» SUPPLIED DATA
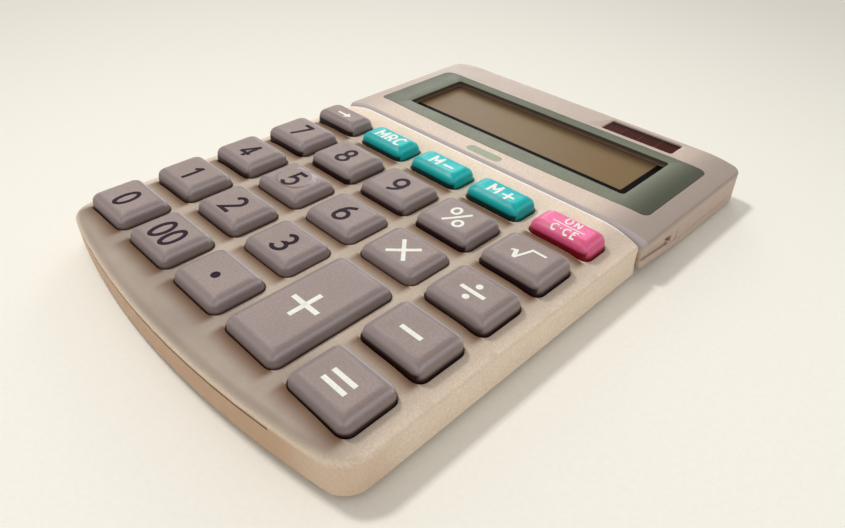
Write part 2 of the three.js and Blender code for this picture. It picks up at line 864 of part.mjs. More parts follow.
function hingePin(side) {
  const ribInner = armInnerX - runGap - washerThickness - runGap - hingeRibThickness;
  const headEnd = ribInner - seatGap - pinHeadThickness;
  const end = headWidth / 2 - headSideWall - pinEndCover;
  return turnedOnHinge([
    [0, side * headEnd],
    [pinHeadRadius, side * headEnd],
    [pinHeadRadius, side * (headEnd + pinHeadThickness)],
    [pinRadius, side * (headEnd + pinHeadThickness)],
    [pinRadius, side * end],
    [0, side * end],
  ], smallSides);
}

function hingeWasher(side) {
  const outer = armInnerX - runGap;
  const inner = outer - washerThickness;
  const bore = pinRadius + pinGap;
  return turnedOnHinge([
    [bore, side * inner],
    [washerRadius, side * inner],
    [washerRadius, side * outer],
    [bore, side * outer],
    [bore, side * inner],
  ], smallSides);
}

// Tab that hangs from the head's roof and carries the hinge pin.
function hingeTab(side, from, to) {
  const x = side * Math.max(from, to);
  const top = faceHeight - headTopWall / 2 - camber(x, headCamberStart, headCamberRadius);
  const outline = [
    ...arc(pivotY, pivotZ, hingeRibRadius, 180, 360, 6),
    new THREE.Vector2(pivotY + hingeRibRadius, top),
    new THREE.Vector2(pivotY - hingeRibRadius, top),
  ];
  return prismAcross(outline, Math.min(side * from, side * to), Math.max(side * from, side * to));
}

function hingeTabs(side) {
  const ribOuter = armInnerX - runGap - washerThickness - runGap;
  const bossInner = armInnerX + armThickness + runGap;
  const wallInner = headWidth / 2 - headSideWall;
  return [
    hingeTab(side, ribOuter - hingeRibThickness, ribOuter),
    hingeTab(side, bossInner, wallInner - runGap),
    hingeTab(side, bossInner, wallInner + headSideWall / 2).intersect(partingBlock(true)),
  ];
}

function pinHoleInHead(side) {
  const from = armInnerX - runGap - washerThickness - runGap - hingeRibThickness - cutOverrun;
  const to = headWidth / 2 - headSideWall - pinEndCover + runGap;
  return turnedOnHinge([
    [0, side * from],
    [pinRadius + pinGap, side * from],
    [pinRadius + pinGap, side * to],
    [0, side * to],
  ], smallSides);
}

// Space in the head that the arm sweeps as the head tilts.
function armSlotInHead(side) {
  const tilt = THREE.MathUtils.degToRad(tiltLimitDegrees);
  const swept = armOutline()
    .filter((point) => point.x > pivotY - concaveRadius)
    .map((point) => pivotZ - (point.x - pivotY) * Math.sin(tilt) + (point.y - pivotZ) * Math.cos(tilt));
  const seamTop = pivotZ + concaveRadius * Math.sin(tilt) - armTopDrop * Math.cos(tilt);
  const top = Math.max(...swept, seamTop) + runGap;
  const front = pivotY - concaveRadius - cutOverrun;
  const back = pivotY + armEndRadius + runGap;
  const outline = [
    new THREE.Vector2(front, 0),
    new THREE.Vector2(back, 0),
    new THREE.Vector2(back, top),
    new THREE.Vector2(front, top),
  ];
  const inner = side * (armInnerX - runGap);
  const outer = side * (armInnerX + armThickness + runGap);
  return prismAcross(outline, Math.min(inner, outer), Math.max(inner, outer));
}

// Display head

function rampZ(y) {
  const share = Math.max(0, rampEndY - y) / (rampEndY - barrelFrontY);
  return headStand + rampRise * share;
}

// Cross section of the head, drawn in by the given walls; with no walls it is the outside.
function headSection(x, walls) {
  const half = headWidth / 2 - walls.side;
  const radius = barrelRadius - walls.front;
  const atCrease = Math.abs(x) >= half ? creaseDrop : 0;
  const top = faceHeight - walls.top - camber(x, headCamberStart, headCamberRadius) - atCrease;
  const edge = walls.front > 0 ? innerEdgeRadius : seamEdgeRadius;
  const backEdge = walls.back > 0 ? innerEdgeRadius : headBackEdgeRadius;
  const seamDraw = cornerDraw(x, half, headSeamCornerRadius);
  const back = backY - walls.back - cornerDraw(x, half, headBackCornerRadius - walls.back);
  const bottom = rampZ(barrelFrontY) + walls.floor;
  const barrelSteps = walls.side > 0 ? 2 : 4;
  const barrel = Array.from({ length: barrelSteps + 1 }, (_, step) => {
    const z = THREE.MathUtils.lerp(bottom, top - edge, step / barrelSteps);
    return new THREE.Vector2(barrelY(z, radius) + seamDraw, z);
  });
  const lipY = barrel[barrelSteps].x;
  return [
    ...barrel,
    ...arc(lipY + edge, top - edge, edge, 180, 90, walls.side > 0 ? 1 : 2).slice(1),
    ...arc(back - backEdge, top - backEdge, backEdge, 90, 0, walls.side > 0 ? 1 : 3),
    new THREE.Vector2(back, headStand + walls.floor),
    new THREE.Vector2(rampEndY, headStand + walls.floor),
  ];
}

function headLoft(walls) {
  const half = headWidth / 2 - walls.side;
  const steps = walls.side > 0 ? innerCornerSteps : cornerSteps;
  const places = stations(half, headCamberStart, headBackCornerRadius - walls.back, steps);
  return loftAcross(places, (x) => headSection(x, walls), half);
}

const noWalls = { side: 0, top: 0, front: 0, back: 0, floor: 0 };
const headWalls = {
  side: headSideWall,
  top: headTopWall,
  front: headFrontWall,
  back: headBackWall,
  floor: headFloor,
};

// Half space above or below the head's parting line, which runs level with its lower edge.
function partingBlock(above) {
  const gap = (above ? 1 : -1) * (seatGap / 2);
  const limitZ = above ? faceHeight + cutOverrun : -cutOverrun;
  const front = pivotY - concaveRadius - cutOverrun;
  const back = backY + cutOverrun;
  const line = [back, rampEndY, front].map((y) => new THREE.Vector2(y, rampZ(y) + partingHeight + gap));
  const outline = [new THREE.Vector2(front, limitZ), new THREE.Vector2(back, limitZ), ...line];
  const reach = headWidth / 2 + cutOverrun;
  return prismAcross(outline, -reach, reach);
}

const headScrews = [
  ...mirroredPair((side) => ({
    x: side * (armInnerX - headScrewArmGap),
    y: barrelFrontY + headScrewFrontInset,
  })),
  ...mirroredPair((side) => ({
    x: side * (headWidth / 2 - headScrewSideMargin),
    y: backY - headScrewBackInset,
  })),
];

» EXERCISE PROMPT
Each line of the listing should be copied exactly.

» ANSWER TO THE PROBLEM
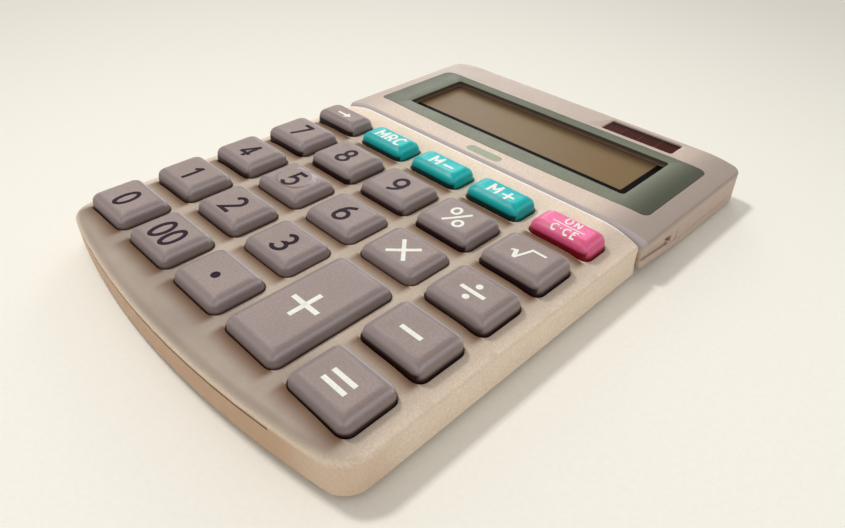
Write part 2 of the three.js and Blender code for this picture. It picks up at line 864 of part.mjs. More parts follow.
function hingePin(side) {
  const ribInner = armInnerX - runGap - washerThickness - runGap - hingeRibThickness;
  const headEnd = ribInner - seatGap - pinHeadThickness;
  const end = headWidth / 2 - headSideWall - pinEndCover;
  return turnedOnHinge([
    [0, side * headEnd],
    [pinHeadRadius, side * headEnd],
    [pinHeadRadius, side * (headEnd + pinHeadThickness)],
    [pinRadius, side * (headEnd + pinHeadThickness)],
    [pinRadius, side * end],
    [0, side * end],
  ], smallSides);
}

function hingeWasher(side) {
  const outer = armInnerX - runGap;
  const inner = outer - washerThickness;
  const bore = pinRadius + pinGap;
  return turnedOnHinge([
    [bore, side * inner],
    [washerRadius, side * inner],
    [washerRadius, side * outer],
    [bore, side * outer],
    [bore, side * inner],
  ], smallSides);
}

// Tab that hangs from the head's roof and carries the hinge pin.
function hingeTab(side, from, to) {
  const x = side * Math.max(from, to);
  const top = faceHeight - headTopWall / 2 - camber(x, headCamberStart, headCamberRadius);
  const outline = [
    ...arc(pivotY, pivotZ, hingeRibRadius, 180, 360, 6),
    new THREE.Vector2(pivotY + hingeRibRadius, top),
    new THREE.Vector2(pivotY - hingeRibRadius, top),
  ];
  return prismAcross(outline, Math.min(side * from, side * to), Math.max(side * from, side * to));
}

function hingeTabs(side) {
  const ribOuter = armInnerX - runGap - washerThickness - runGap;
  const bossInner = armInnerX + armThickness + runGap;
  const wallInner = headWidth / 2 - headSideWall;
  return [
    hingeTab(side, ribOuter - hingeRibThickness, ribOuter),
    hingeTab(side, bossInner, wallInner - runGap),
    hingeTab(side, bossInner, wallInner + headSideWall / 2).intersect(partingBlock(true)),
  ];
}

function pinHoleInHead(side) {
  const from = armInnerX - runGap - washerThickness - runGap - hingeRibThickness - cutOverrun;
  const to = headWidth / 2 - headSideWall - pinEndCover + runGap;
  return turnedOnHinge([
    [0, side * from],
    [pinRadius + pinGap, side * from],
    [pinRadius + pinGap, side * to],
    [0, side * to],
  ], smallSides);
}

// Space in the head that the arm sweeps as the head tilts.
function armSlotInHead(side) {
  const tilt = THREE.MathUtils.degToRad(tiltLimitDegrees);
  const swept = armOutline()
    .filter((point) => point.x > pivotY - concaveRadius)
    .map((point) => pivotZ - (point.x - pivotY) * Math.sin(tilt) + (point.y - pivotZ) * Math.cos(tilt));
  const seamTop = pivotZ + concaveRadius * Math.sin(tilt) - armTopDrop * Math.cos(tilt);
  const top = Math.max(...swept, seamTop) + runGap;
  const front = pivotY - concaveRadius - cutOverrun;
  const back = pivotY + armEndRadius + runGap;
  const outline = [
    new THREE.Vector2(front, 0),
    new THREE.Vector2(back, 0),
    new THREE.Vector2(back, top),
    new THREE.Vector2(front, top),
  ];
  const inner = side * (armInnerX - runGap);
  const outer = side * (armInnerX + armThickness + runGap);
  return prismAcross(outline, Math.min(inner, outer), Math.max(inner, outer));
}

// Display head

function rampZ(y) {
  const share = Math.max(0, rampEndY - y) / (rampEndY - barrelFrontY);
  return headStand + rampRise * share;
}

// Cross section of the head, drawn in by the given walls; with no walls it is the outside.
function headSection(x, walls) {
  const half = headWidth / 2 - walls.side;
  const radius = barrelRadius - walls.front;
  const atCrease = Math.abs(x) >= half ? creaseDrop : 0;
  const top = faceHeight - walls.top - camber(x, headCamberStart, headCamberRadius) - atCrease;
  const edge = walls.front > 0 ? innerEdgeRadius : seamEdgeRadius;
  const backEdge = walls.back > 0 ? innerEdgeRadius : headBackEdgeRadius;
  const seamDraw = cornerDraw(x, half, headSeamCornerRadius);
  const back = backY - walls.back - cornerDraw(x, half, headBackCornerRadius - walls.back);
  const bottom = rampZ(barrelFrontY) + walls.floor;
  const barrelSteps = walls.side > 0 ? 2 : 4;
  const barrel = Array.from({ length: barrelSteps + 1 }, (_, step) => {
    const z = THREE.MathUtils.lerp(bottom, top - edge, step / barrelSteps);
    return new THREE.Vector2(barrelY(z, radius) + seamDraw, z);
  });
  const lipY = barrel[barrelSteps].x;
  return [
    ...barrel,
    ...arc(lipY + edge, top - edge, edge, 180, 90, walls.side > 0 ? 1 : 2).slice(1),
    ...arc(back - backEdge, top - backEdge, backEdge, 90, 0, walls.side > 0 ? 1 : 3),
    new THREE.Vector2(back, headStand + walls.floor),
    new THREE.Vector2(rampEndY, headStand + walls.floor),
  ];
}

function headLoft(walls) {
  const half = headWidth / 2 - walls.side;
  const steps = walls.side > 0 ? innerCornerSteps : cornerSteps;
  const places = stations(half, headCamberStart, headBackCornerRadius - walls.back, steps);
  return loftAcross(places, (x) => headSection(x, walls), half);
}

const noWalls = { side: 0, top: 0, front: 0, back: 0, floor: 0 };
const headWalls = {
  side: headSideWall,
  top: headTopWall,
  front: headFrontWall,
  back: headBackWall,
  floor: headFloor,
};

// Half space above or below the head's parting line, which runs level with its lower edge.
function partingBlock(above) {
  const gap = (above ? 1 : -1) * (seatGap / 2);
  const limitZ = above ? faceHeight + cutOverrun : -cutOverrun;
  const front = pivotY - concaveRadius - cutOverrun;
  const back = backY + cutOverrun;
  const line = [back, rampEndY, front].map((y) => new THREE.Vector2(y, rampZ(y) + partingHeight + gap));
  const outline = [new THREE.Vector2(front, limitZ), new THREE.Vector2(back, limitZ), ...line];
  const reach = headWidth / 2 + cutOverrun;
  return prismAcross(outline, -reach, reach);
}

const headScrews = [
  ...mirroredPair((side) => ({
    x: side * (armInnerX - headScrewArmGap),
    y: barrelFrontY + headScrewFrontInset,
  })),
  ...mirroredPair((side) => ({
    x: side * (headWidth / 2 - headScrewSideMargin),
    y: backY - headScrewBackInset,
  })),
];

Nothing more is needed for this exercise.